A possible basis for $\mathbb{P}_3$ would be $b_k(x) = (x-a)^k$, with $k=0,1,2,3$. It is straightforward to check that $I_1(b_0) = I_2(b_0)$ and for $k=1,2,3$ we have $I_1(b_k) = (b-a)^{k+1} {1 \over k+1}$, $I_2(b_k) = (b-a)^{k+1} {2^k+4 \over 3 \cdot 2^{k+1}}$, and these are equal for $k=2,3,4$.
Addendum:
Something that used to bother me was that Simpson's rule was exact for cubics, but only used 3 points of $f$ to compute the integral. The explanation is straightforward.

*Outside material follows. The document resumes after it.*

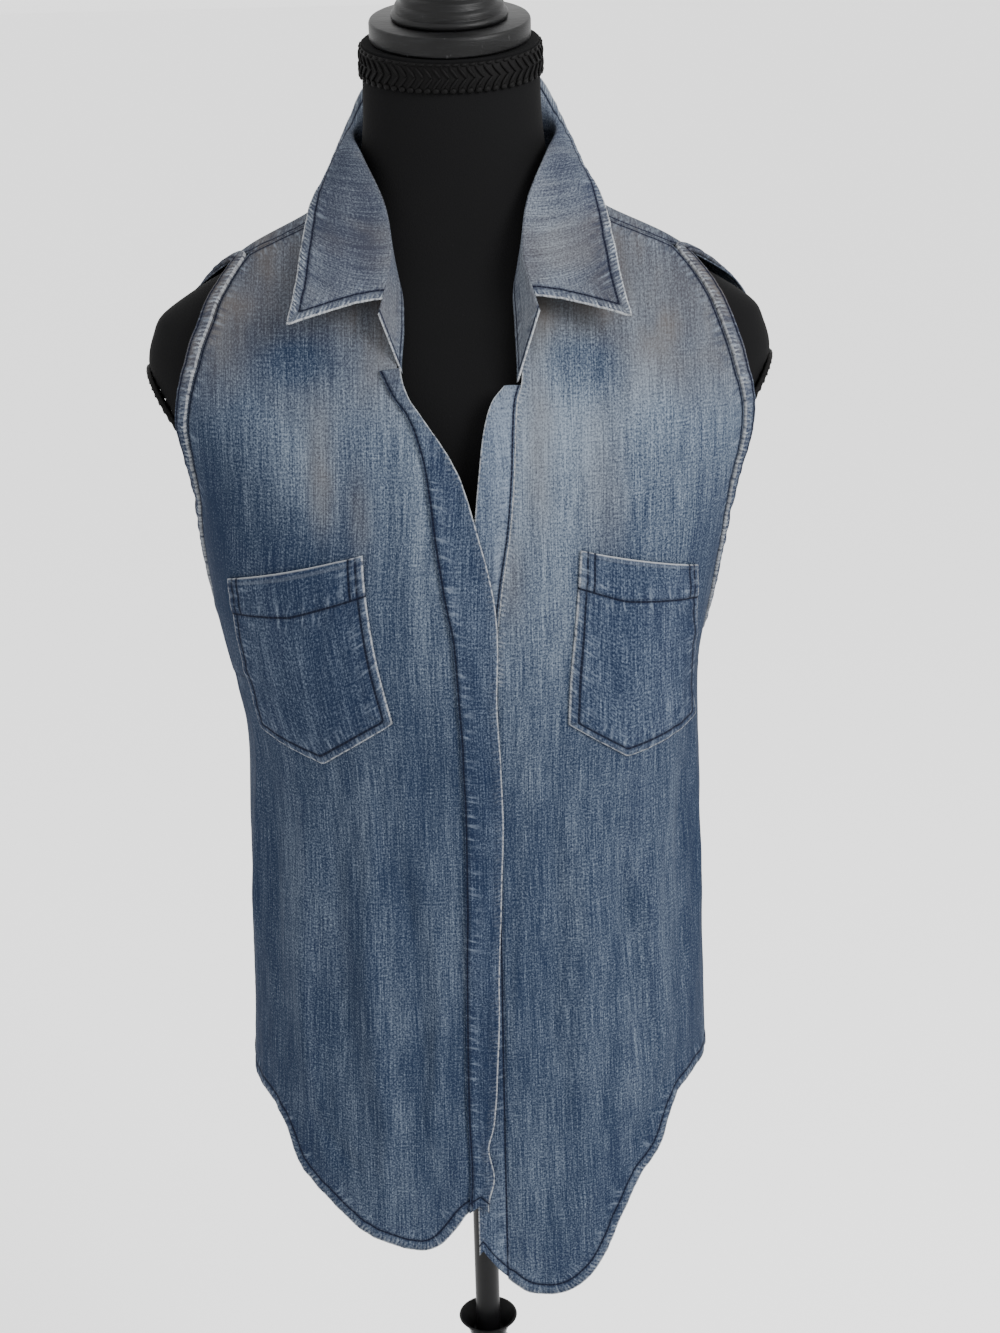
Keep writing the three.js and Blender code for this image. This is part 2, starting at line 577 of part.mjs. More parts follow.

Let $z(x) = (x-a)(x-{a+b\over 2})(x-b)$ and note that $\int_a^b z(x)dx = 0$, and $z(a) = z({a+b \over 2}) = z(b)=0$, hence we always have $\int_a^b f(x) dx = \int_a^b (f(x)+t z(x)) dx$ for any $t$, and $f(x)+t z(x) = f(x)$ for $x \in \{a,{a+b\over 2}, b\}$. In particular, we can pick $t$ such that $f+tz$ has degree 2 which is completely defined by its behaviour at the points $a,{a+b\over 2}, b$.
If the change of variables bothers you, you don't really need it: it just makes some of the formulas somewhat simpler, because it means you can take $a=0$.
If $f(x) = c_0 + c_1 x + c_2 x^2 + c_3 x^3$, $$ \eqalign{\int_a^b f(x)\; dx &= \left. c_0 x + c_1 \frac{x^2}{2} + c_2 \frac{x^3}{3} + c_3 \frac{x^4}{4} \right|_{a}^b \cr &= c_0 (b-a) + c_1 \frac{b^2-a^2}{2} + c_2 \frac{b^3 - a^3}{3} + c_3 \frac{b^4 - a^4}{4}}$$
$$ \eqalign{\frac{b-a}{6} &\left(f(a) + 4 f\left(\frac{a+b}{2}\right) + f(b)\right)\cr &= \frac{b-a}{6}\left(6 c_0 + c_1 \left(a + 4\left(\frac{a+b}{2}\right)+b\right) + c_2 \left(a^2 + 4\left(\frac{a+b}{2}\right)^2+b^2\right) + c_3 \left(a^3 + 4\left(\frac{a+b}{2}\right)^3+b^3\right) \right)}$$ Expand this all out and see that this is the same expression you got for the integral.